In the opinion of this Court, the question to be answered is whether a human being of ordinary prudence, how much trained he may be, could have reacted differently to the situations described by the inquiring and appellate authorities, thereby terming the response/ behaviour of the respondent to an emergent situation to be misconduct. With that regard, this Court held that the authorities have not delved into such aspect thereby terming the behaviour of the respondent to be misconduct, just by putting the entire assessment of the situation in a straight jacket rendering the assessment very subjective. Further, this Court opined that the framing of charge and the enquiry had failed to take note of the series of serious failure on part of the inspecting party not informing the sentry post regarding their visit in the darkness of a rainy night much after sunset, the visitors not disclosing their identity and password as required when asked by the respondent, coupled with past attack on the unit.
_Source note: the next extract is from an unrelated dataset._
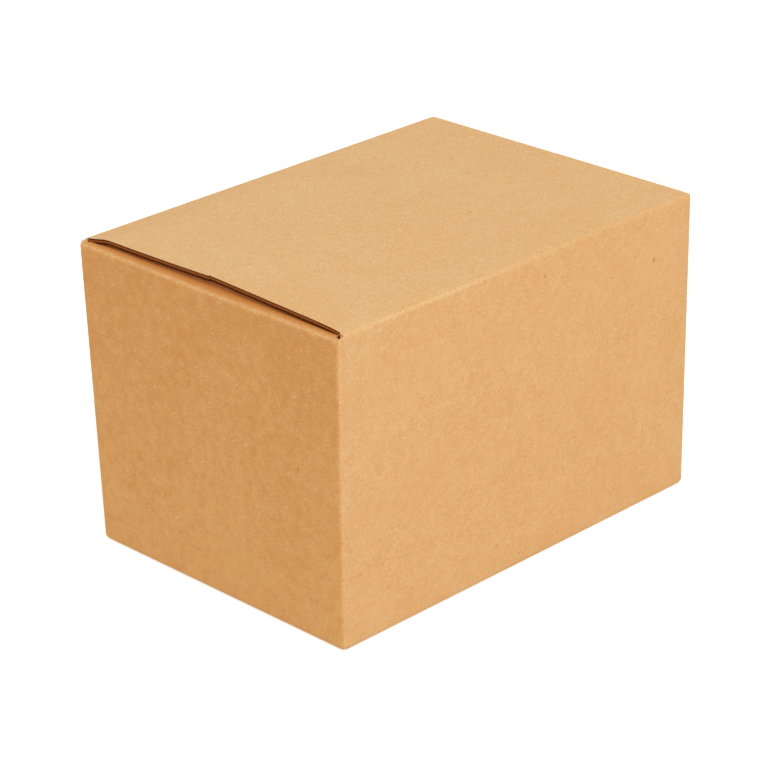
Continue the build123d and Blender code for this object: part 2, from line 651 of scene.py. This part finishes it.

Resultantly, the whole chain ultimately triggering the behaviour attributed to the respondent.

This Court further directed that the Respondent- Narayan Chandra Mohapatra should be paid his actual emoluments for the period that was directed to be treated as dies non along with benefits like increments and his salary shall be re-fixed within three months from date of communication of the order.